With her life partner, Tam O’Shaughnessy, Ride founded Sally Ride Science, which trained science teachers and organized summer science camps and festivals.

. . . as a board member of one ExxonMobil spinoff, the National Science and Math Initiative, … she made her greatest contribution. Through her role, NMSI has worked to give more young men and women, especially from poor and minority backgrounds, access to the strong, comprehensive college-preparatory education they need to get into the science and math fields that are the drivers of prosperity in an increasingly knowledge-based global economy. This includes its Advanced Placement recruitment initiative, which now works with 228 high schools in seven states to improve the success of black and Latino teens in math and science.

She was a very cool person.

About Joanne

Comments

  1. I applaud the intent of her efforts to widen the pool of potential STEM students, but I wish someone would work to strengthen the ES curriculum and instruction. There are serious flaws in many of the math curricula/instructional methods and the fundamentals of science seems to be pretty much ignored. Without a strong foundation, which must include strong reading skills, worrying about (HS level) college prep coursework is too little and very much too late. Kids who enter MS with significantly below- (real)-grade-level preparation don’t tend to catch up.

    There’s also some data that suggests that affirmative action in college STEM programs has had some negatives, in that kids entering competitive programs with significantly weaker background than their peers tend to change to easier majors at a significantly higher rate. In better-fit situations, they might avoid this. In any case, the problem, with any group, still starts in ES. Interest isn’t enough; the preparation is critical.

  2. I would like to highlight the fact that she was a lesbian, in a 27-year relationship with her life partner. Why does this matter? Well, really, in an ideal world, it of course would not matter. But we do not yet live in that ideal world. Until then, until there is full equality, I think it is important to highlight the important contributions of LGBT people.

    • Jab, I could not disagree with you more. Sally didn’t make an issue of it because she didn’t want to, and I think it’s highly inappropriate of *others* to make a point of it for their own purposes.

      She’s an example of someone who was awesome and who happened to be homosexual, not a homosexual who happened to be awesome. There’s a world of difference in the order of those two words, and I respect the choice Sally Ride made in ordering them with her example.

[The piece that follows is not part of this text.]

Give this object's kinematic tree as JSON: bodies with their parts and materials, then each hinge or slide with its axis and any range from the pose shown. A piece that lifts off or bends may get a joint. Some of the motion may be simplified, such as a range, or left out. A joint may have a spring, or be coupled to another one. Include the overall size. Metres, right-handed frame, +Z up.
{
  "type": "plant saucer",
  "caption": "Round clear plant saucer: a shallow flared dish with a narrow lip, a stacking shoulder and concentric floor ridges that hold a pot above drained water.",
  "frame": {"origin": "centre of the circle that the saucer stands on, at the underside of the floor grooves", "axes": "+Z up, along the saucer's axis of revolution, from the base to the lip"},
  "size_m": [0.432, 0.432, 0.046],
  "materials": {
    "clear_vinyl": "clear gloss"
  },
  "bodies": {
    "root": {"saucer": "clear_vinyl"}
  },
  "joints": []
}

      • Respectfully, I disagree. You may praise her for her accomplishments, but frankly, it is hollow when those on your side of the political spectrum choose to deny her equality. They were denied equal treatment. That is FACT. She chose to keep that a lower profile (though she was NOT in the closet) because it could have jeopardized her career as an astronaut. Even though she was with her partner for 27 years, she could NOT get married! Heck, if she were more open back in the early 80′s, chances are she would have been denied the opportunity to even be an astronaut in the first place, and that would be a-okay to most conservative republicans (not all, of course… some republicans are not anti-gay, but the party as a whole is very anti-gay).

        Seriously, rather than whine that you hate that liberals bash your side for being anti-gay, you could just as easily just STOP being anti-gay… I would like to see more conservatives/republicans just quit this aspect of the culture war.

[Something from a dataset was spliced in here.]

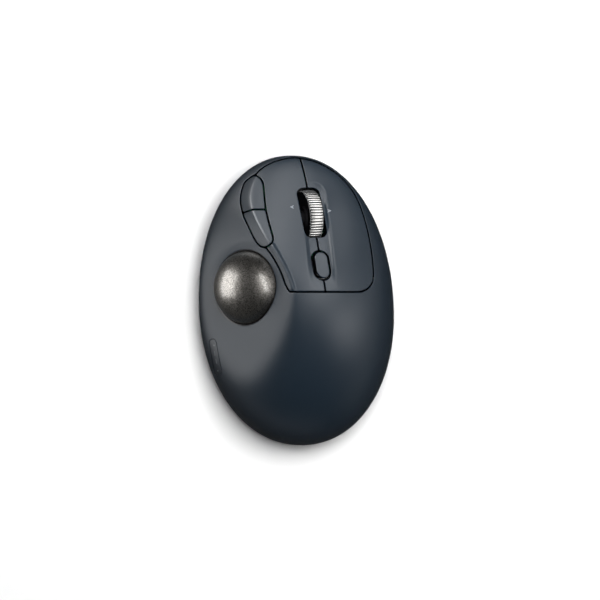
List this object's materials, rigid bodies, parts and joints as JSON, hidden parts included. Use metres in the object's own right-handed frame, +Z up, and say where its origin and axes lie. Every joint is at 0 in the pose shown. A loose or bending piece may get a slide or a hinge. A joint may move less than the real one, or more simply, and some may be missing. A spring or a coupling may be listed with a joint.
{
  "type": "trackball mouse",
  "caption": "Egg-shaped right-handed mouse with a thumb-operated trackball, sculpted main and side keys and a leaning ribbed scroll wheel.",
  "frame": {"origin": "centre of the footprint, on the plane that the rubber feet stand on", "axes": "+X to the user's right, +Y away from the user towards the finger end, +Z up; the thumb ball is on the -X side"},
  "size_m": [0.0878, 0.1302, 0.0456],
  "materials": {
    "casing": "satin moulded, dark slate blue",
    "keys": "satin moulded, dark slate blue",
    "inner_plastic": "black, as moulded",
    "small_parts": "black switch and chip bodies",
    "underside_controls": "grey",
    "steel": "plain steel",
    "rib_metal": "ribbed and polished",
    "ball": "gunmetal with fine metallic flakes",
    "bearing": "polished",
    "board": "green solder mask",
    "clear": "clear",
    "window": "smoked",
    "battery_pouch": "foil pouch",
    "rubber": "matt"
  },
  "bodies": {
    "housing": {"base_shell": "casing", "top_shell": "casing", "button_pivot_rod": "steel", "key_frame": "inner_plastic", "side_switch_board": "board", "side_switches": "small_parts", "speed_switch": "small_parts", "scroll_mount": "inner_plastic", "wheel_click_switch": "small_parts", "ball_cup": "inner_plastic", "ball_bearings": "bearing", "sensor_lens": "clear", "sensor_module": "small_parts", "sensor_board": "board", "main_board": "board", "click_switches": "small_parts", "controller_chip": "small_parts", "usb_c_port": "steel", "usb_c_tongue": "small_parts", "battery": "battery_pouch", "battery_pad": "inner_plastic", "indicator_lens": "window", "indicator_board": "board", "indicator_leds": "clear", "power_switch": "steel", "pairing_switch": "small_parts", "case_screws": "steel", "board_screws": "steel", "rubber_feet": "rubber"},
    "left_key": {"left_button": "keys", "left_hinge": "inner_plastic"},
    "right_key": {"right_button": "keys", "right_hinge": "inner_plastic"},
    "forward_key": {"forward_button": "keys"},
    "back_key": {"back_button": "keys"},
    "speed_key": {"speed_button": "keys"},
    "click_carriage": {"wheel_carriage": "inner_plastic", "tilt_switches": "small_parts"},
    "cradle": {"tilt_cradle": "inner_plastic", "wheel_encoder": "small_parts"},
    "scroll_wheel": {"wheel_rim": "rib_metal", "wheel_hub": "inner_plastic", "wheel_axle": "steel"},
    "ball": {"trackball": "ball"},
    "slider": {"power_slider": "underside_controls"},
    "pairing_key": {"pairing_button": "underside_controls"},
    "receiver": {"receiver_cap": "underside_controls", "receiver_plug": "steel"}
  },
  "joints": [
    {"name": "left_click", "type": "hinge", "parent": "housing", "child": "left_key", "pos_m": [0.00978, 0.00964, 0.03338], "axis": [-0.9331, -0.031, 0.3584], "range_deg": [0, 0.9], "stiffness_Nm_per_rad": 0.9, "springref_deg": -1.15},
    {"name": "right_click", "type": "hinge", "parent": "housing", "child": "right_key", "pos_m": [0.00978, 0.00964, 0.03338], "axis": [-0.9331, -0.031, 0.3584], "range_deg": [0, 0.9], "stiffness_Nm_per_rad": 0.9, "springref_deg": -1.15},
    {"name": "forward_press", "type": "slide", "parent": "housing", "child": "forward_key", "axis": [0.35, 0, -0.9367], "range_m": [0, 0.0005], "stiffness_N_per_m": 1200, "springref_m": -0.0003},
    {"name": "back_press", "type": "slide", "parent": "housing", "child": "back_key", "axis": [0.35, 0, -0.9367], "range_m": [0, 0.0005], "stiffness_N_per_m": 1200, "springref_m": -0.0003},
    {"name": "speed_press", "type": "slide", "parent": "housing", "child": "speed_key", "axis": [-0.3582, -0.0119, -0.9336], "range_m": [0, 0.00045], "stiffness_N_per_m": 1200, "springref_m": -0.0003},
    {"name": "wheel_click", "type": "slide", "parent": "housing", "child": "click_carriage", "axis": [-0.3582, -0.0119, -0.9336], "range_m": [0, 0.0006], "stiffness_N_per_m": 1500, "springref_m": -0.0006},
    {"name": "wheel_tilt", "type": "hinge", "parent": "click_carriage", "child": "cradle", "pos_m": [0.00235, 0.03681, 0.01639], "axis": [-0.0332, 0.9995, 0], "range_deg": [-4, 4], "stiffness_Nm_per_rad": 0.15},
    {"name": "wheel_spin", "type": "hinge", "parent": "cradle", "child": "scroll_wheel", "pos_m": [0.005, 0.0369, 0.0233], "axis": [0.9331, 0.031, -0.3584], "continuous": true},
    {"name": "ball_roll", "type": "hinge", "parent": "housing", "child": "ball", "pos_m": [-0.0203, 0.0057, 0.0256], "axis": [1, 0, 0], "continuous": true},
    {"name": "power_slide", "type": "slide", "parent": "housing", "child": "slider", "axis": [1, 0, 0], "range_m": [0, 0.004]},
    {"name": "pairing_press", "type": "slide", "parent": "housing", "child": "pairing_key", "axis": [0, 0, 1], "range_m": [0, 0.0006], "stiffness_N_per_m": 500, "springref_m": -0.0004},
    {"name": "receiver_pull", "type": "slide", "parent": "housing", "child": "receiver", "axis": [0, 0, -1], "range_m": [0, 0.012]}
  ]
}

      • Furthermore, Darren, why do you think she was relatively private on this issue? Because she knew it would seriously jeopardize her career. Seems bizarre to praise her relative discreetness when the result of her being more open would potentially her being denied to even pursue her dreams in the first place. She was relatively private not because she was ashamed, but because of the politics of people on your side, she felt it was the only way.

  3. Or maybe, just maybe, she didn’t think it was anybody else’s business. Do you have *any* evidence at all for your last sentence?

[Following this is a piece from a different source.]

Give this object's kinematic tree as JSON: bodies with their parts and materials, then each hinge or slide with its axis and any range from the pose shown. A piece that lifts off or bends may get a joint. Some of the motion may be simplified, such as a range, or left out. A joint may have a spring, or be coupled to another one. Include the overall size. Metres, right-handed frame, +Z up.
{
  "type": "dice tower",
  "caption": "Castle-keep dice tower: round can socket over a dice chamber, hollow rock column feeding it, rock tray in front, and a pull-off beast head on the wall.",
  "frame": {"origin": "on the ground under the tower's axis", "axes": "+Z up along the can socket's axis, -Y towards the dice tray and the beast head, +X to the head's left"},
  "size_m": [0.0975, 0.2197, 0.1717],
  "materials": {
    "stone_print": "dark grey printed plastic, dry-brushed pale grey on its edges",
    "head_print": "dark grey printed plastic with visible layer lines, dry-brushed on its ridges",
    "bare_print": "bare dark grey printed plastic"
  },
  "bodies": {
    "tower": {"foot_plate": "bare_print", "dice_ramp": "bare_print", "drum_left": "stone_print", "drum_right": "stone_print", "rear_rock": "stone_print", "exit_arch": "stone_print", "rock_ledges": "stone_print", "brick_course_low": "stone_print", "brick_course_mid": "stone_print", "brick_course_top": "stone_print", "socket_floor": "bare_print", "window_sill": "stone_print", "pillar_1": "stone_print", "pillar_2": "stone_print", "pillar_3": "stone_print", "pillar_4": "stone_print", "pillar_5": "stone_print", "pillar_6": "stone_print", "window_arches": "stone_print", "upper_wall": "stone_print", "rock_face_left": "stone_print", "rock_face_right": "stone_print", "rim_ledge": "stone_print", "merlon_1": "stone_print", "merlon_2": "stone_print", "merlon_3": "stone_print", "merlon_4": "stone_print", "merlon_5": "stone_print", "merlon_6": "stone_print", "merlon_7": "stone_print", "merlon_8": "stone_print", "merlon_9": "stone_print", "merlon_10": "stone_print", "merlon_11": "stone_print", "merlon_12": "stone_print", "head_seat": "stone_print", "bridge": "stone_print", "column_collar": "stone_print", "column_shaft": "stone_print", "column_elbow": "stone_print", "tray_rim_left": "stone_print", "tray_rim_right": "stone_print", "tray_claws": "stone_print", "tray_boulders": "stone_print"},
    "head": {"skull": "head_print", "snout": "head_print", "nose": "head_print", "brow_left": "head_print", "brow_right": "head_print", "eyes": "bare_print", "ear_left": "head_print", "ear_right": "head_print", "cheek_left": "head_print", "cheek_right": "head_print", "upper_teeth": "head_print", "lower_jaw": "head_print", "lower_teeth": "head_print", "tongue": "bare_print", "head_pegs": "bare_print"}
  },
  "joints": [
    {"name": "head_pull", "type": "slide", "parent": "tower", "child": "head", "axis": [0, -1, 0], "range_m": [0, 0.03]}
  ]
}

    You can blame Republicans for anti-gay beliefs, but the facts are *not* on your side. I don’t think anyone truly believes that California is a conservative state by any stretch–and yet gay marriage fails here every time it’s voted on. Here, in California!

    Sorry, I don’t accept the victimhood of people who want to trumpet Ride’s sexuality for their own purposes–which is *exactly* what you said you were doing in your opening sentence.

    • “Victimhood”??? Seriously dude, just stop. No one is claiming victimhood, just REALITY. She and her partner are treated as second class citizens. Her partner, despite the fact they were together 27 years, is denied federal benefits. That is fact. Stop denying it. You may believe that it should be so, but don’t deny what you are doing. You would have us believe that there was no reason she was private other than that was just her nature. Nonsense. Back in the early 80′s, at the start of the AIDS menace and the ascendency of Ronald Reagan, are you saying that she had NOTHING to fear about being openly lesbian? That it wouldn’t have prematurely ended her career? Of course it would have.

      You have it in you. Just let go of this part of the culture war.

    • Given that you LIVE in California, I would expect you to know better that it is overly simplistic to call California a liberal state. It is not. It is, frankly, schizophrenic. It has regions that are VERY conservative economically and socially, other parts that are conservative economically and liberal socially, other areas that are socially conservative and economically liberal, and other areas liberal on both fronts. A state this size is quite complicated… stop with the silly “California is liberal, so if they oppose gay marriage, it means it must really be extreme” nonsense.

  4. Sally Ride’s sister speaks out on those who want to “have it both ways” and praise her accomplishments while at the same time denying equality: http://current.com/shows/the-young-turks/videos/sally-rides-sister-romney-and-other-politicians-cant-have-it-both-ways-praising-ride-while-denying-gay-partners-benefits

    • This isn’t about her sister, this is about her.

      She could have gone public at any time but chose not to. Do you think there’d have been any repercussions had she come out a year ago? No.

      And California is overwhelmingly a liberal state. Quit trying to deny it, and then accept that it’s not just those evil Republicans who are all against gays. Democrats ran both houses of Congress and the presidency for 2 years, and I didn’t see any effort to move the “federal benefits” bar. Get over your victimhood and bigotry and accept that some people don’t think their personal life is anyone’s business but their own.

  5. How did her name get in the song, Dance To The Music?

  6. Richard Aubrey says:

    If you know you have nothing, absolutely nothing, going for you, you can always console yourself by insisting the entire rest of the population is bigoted. Makes you feel better.